## SET EXERCISE
Reproduce exactly and only the lines running from the one with "for leftover in" through the one with "UPWARDS = (0.0, 0.0, 1.0)", both end lines included.

## SUPPLIED INFORMATION
# # # #

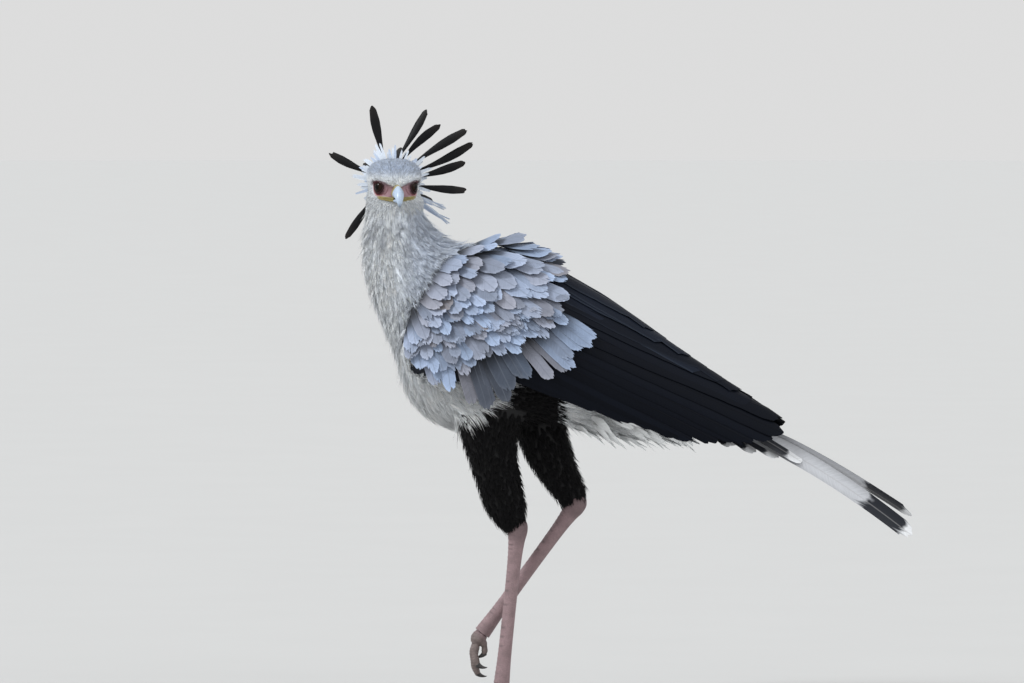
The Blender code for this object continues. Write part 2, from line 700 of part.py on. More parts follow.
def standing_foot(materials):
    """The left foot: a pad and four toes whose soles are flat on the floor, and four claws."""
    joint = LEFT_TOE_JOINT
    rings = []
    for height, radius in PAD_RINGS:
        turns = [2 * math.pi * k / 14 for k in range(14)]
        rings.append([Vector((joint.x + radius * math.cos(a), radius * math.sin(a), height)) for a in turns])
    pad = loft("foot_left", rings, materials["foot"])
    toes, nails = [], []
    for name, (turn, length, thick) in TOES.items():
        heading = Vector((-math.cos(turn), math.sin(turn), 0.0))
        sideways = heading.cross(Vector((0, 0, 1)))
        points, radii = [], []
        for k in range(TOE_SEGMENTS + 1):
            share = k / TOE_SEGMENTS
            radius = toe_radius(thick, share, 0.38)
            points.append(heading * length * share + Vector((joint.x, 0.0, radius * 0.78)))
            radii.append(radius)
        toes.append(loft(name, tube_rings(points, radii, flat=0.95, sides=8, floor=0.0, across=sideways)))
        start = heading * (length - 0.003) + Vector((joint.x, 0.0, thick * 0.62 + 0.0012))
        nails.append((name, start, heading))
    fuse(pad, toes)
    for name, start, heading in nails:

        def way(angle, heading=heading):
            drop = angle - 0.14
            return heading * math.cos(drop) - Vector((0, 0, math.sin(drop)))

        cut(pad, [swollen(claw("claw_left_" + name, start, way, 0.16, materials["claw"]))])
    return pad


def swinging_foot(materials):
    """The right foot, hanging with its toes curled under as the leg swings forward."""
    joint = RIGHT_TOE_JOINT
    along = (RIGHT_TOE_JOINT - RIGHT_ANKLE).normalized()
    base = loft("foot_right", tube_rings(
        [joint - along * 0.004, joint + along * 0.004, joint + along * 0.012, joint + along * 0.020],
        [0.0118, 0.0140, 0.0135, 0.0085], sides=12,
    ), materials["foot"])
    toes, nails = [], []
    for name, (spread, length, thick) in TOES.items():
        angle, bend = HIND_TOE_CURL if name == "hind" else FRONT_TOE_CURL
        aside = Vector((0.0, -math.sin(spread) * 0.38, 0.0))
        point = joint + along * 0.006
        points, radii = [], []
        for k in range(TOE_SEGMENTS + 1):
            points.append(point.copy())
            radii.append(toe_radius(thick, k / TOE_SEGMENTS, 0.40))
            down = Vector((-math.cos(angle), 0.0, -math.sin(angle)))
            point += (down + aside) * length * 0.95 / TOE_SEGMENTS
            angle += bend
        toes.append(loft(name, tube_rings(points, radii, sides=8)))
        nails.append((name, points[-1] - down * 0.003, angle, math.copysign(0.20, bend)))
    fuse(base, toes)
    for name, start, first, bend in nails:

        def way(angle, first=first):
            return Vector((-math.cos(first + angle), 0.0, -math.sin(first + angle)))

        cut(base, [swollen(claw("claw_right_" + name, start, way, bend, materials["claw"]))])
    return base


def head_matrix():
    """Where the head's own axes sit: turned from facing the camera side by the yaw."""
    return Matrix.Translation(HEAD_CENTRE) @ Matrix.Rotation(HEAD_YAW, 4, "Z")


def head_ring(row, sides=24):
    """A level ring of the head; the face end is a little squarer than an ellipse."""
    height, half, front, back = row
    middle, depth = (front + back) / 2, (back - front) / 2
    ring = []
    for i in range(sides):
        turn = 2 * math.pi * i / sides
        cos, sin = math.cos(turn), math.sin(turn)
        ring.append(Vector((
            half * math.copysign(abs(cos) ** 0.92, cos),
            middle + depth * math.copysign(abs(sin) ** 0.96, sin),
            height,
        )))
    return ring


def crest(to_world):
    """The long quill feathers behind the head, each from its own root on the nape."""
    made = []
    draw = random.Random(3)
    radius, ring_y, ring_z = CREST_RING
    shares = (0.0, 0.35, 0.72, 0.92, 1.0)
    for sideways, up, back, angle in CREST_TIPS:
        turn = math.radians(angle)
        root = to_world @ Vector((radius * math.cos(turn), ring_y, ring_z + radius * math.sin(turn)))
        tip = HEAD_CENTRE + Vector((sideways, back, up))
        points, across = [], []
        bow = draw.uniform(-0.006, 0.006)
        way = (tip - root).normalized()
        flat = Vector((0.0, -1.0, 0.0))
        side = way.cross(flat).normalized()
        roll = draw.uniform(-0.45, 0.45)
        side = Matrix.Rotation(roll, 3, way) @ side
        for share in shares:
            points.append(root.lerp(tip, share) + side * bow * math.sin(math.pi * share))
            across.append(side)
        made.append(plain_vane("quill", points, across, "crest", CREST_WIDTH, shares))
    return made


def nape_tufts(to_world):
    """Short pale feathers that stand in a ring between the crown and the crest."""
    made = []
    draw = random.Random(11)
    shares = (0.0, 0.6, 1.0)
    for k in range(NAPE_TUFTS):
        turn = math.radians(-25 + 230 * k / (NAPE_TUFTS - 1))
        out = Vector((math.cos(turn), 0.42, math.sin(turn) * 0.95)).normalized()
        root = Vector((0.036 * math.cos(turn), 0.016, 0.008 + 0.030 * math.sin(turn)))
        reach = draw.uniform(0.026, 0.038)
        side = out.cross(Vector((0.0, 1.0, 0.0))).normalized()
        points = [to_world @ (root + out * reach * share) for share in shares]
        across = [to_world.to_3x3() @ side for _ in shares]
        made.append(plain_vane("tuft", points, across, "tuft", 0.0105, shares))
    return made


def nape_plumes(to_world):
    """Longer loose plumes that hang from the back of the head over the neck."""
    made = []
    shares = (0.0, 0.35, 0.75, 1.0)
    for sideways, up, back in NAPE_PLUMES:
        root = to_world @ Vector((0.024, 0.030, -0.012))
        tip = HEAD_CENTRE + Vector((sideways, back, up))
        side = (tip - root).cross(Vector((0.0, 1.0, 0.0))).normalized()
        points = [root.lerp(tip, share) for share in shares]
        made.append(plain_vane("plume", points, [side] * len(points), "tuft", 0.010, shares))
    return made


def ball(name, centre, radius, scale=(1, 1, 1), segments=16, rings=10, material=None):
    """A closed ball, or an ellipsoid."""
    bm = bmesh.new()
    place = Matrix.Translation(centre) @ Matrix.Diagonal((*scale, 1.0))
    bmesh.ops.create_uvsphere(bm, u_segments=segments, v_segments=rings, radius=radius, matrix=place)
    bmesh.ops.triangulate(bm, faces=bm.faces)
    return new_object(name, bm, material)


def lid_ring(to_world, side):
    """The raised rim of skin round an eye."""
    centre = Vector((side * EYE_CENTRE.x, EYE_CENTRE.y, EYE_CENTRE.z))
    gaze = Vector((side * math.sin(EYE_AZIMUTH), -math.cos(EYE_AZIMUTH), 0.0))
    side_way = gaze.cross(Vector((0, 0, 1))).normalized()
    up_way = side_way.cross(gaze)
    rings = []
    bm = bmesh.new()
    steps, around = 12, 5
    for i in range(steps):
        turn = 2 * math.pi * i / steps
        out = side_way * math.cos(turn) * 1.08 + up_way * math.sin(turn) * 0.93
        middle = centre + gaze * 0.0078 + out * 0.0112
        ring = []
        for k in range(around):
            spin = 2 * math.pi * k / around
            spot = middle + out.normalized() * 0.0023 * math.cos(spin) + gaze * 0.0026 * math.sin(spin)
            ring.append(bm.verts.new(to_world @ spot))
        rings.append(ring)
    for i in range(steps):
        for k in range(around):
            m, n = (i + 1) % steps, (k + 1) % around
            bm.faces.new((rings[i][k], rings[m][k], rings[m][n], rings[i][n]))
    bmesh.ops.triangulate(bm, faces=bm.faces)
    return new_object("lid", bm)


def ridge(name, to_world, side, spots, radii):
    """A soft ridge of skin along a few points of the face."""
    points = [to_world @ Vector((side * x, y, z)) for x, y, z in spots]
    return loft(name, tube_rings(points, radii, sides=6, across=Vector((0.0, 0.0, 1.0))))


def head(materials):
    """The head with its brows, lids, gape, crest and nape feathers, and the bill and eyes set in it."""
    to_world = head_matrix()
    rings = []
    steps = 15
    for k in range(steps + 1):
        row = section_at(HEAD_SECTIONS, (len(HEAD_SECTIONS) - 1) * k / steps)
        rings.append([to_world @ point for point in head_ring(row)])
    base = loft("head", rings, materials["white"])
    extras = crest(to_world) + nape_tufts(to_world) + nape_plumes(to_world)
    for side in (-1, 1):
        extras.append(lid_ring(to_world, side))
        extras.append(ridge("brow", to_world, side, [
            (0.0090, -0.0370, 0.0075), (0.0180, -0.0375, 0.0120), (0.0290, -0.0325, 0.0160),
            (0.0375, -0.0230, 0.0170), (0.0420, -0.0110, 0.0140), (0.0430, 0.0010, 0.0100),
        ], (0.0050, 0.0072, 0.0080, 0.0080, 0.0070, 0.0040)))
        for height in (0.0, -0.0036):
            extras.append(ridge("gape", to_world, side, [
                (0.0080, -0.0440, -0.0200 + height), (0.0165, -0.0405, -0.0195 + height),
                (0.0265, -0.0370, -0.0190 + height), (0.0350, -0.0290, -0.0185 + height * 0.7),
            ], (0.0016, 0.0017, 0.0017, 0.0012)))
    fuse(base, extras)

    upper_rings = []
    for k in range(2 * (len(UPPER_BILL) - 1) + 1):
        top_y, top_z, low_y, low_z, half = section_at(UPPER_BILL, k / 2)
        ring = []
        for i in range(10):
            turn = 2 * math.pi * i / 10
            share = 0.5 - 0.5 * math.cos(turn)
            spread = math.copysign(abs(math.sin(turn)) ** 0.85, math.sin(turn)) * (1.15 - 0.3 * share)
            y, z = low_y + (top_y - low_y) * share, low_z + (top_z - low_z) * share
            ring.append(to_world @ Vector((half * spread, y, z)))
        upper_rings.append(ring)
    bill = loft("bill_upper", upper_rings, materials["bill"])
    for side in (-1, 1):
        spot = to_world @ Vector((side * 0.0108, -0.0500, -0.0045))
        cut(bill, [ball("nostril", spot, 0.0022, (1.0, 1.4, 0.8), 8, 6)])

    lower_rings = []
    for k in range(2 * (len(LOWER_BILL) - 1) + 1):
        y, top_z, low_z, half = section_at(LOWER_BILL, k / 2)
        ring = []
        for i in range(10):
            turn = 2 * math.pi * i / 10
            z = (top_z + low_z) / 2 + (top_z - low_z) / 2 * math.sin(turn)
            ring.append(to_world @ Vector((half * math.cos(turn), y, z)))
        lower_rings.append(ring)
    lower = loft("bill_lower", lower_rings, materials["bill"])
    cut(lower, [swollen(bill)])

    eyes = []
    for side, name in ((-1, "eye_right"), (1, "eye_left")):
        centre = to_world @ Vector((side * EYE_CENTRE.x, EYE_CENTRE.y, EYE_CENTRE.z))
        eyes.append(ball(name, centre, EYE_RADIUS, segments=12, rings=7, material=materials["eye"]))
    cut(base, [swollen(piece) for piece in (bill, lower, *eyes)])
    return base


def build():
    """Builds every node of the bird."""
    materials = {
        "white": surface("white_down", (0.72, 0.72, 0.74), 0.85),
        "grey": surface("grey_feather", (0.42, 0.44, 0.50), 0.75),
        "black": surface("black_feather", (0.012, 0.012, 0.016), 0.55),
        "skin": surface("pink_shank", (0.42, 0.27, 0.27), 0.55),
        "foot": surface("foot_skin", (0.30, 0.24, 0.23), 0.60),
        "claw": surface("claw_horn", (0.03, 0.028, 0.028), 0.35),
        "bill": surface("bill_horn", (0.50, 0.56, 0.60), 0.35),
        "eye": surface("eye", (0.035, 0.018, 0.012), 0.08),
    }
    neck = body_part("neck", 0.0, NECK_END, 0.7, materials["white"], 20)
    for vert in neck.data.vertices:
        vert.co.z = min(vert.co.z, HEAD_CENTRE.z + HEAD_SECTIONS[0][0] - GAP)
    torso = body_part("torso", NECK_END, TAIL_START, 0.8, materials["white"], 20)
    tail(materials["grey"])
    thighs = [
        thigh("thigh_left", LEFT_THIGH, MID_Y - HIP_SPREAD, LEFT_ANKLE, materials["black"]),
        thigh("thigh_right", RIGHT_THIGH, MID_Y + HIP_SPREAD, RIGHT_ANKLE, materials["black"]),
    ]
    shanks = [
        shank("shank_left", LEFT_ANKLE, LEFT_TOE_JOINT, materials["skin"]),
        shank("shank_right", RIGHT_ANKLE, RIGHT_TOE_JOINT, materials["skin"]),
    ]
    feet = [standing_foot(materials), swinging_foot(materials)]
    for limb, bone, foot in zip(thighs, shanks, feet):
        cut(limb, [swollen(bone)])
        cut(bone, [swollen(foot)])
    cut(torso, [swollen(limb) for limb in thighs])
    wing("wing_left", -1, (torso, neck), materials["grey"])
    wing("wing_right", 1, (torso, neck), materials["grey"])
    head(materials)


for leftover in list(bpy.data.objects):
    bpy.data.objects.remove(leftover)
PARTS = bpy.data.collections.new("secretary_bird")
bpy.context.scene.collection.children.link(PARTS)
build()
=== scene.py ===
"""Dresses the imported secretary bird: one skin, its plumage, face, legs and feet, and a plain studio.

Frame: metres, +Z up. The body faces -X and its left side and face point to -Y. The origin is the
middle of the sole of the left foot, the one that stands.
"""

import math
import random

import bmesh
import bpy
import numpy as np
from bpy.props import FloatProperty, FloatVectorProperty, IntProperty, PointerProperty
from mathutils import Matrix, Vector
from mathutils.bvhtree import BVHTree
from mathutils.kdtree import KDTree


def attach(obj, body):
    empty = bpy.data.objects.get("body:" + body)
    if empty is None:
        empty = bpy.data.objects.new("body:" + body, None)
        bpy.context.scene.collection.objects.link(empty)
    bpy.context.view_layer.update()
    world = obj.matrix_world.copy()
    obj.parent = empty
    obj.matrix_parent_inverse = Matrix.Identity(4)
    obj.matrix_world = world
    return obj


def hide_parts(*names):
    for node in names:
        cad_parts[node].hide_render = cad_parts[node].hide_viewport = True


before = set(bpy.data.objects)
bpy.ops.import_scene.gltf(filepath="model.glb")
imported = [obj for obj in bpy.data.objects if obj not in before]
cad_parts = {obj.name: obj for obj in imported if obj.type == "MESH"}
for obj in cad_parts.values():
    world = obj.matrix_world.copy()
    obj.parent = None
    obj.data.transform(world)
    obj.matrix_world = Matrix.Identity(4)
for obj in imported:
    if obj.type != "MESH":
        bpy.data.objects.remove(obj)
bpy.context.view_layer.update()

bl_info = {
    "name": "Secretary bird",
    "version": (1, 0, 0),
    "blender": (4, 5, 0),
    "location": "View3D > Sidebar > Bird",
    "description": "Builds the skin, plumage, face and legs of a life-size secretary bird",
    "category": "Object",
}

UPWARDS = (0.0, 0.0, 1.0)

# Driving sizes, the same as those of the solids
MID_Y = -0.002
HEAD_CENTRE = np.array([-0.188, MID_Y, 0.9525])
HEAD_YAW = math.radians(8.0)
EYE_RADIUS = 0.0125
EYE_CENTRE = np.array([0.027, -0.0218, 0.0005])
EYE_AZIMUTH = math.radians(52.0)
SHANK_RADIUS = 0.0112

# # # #

## RESPONSE BELOW
for leftover in list(bpy.data.objects):
    bpy.data.objects.remove(leftover)
PARTS = bpy.data.collections.new("secretary_bird")
bpy.context.scene.collection.children.link(PARTS)
build()
=== scene.py ===
"""Dresses the imported secretary bird: one skin, its plumage, face, legs and feet, and a plain studio.

Frame: metres, +Z up. The body faces -X and its left side and face point to -Y. The origin is the
middle of the sole of the left foot, the one that stands.
"""

import math
import random

import bmesh
import bpy
import numpy as np
from bpy.props import FloatProperty, FloatVectorProperty, IntProperty, PointerProperty
from mathutils import Matrix, Vector
from mathutils.bvhtree import BVHTree
from mathutils.kdtree import KDTree


def attach(obj, body):
    empty = bpy.data.objects.get("body:" + body)
    if empty is None:
        empty = bpy.data.objects.new("body:" + body, None)
        bpy.context.scene.collection.objects.link(empty)
    bpy.context.view_layer.update()
    world = obj.matrix_world.copy()
    obj.parent = empty
    obj.matrix_parent_inverse = Matrix.Identity(4)
    obj.matrix_world = world
    return obj


def hide_parts(*names):
    for node in names:
        cad_parts[node].hide_render = cad_parts[node].hide_viewport = True


before = set(bpy.data.objects)
bpy.ops.import_scene.gltf(filepath="model.glb")
imported = [obj for obj in bpy.data.objects if obj not in before]
cad_parts = {obj.name: obj for obj in imported if obj.type == "MESH"}
for obj in cad_parts.values():
    world = obj.matrix_world.copy()
    obj.parent = None
    obj.data.transform(world)
    obj.matrix_world = Matrix.Identity(4)
for obj in imported:
    if obj.type != "MESH":
        bpy.data.objects.remove(obj)
bpy.context.view_layer.update()

bl_info = {
    "name": "Secretary bird",
    "version": (1, 0, 0),
    "blender": (4, 5, 0),
    "location": "View3D > Sidebar > Bird",
    "description": "Builds the skin, plumage, face and legs of a life-size secretary bird",
    "category": "Object",
}

UPWARDS = (0.0, 0.0, 1.0)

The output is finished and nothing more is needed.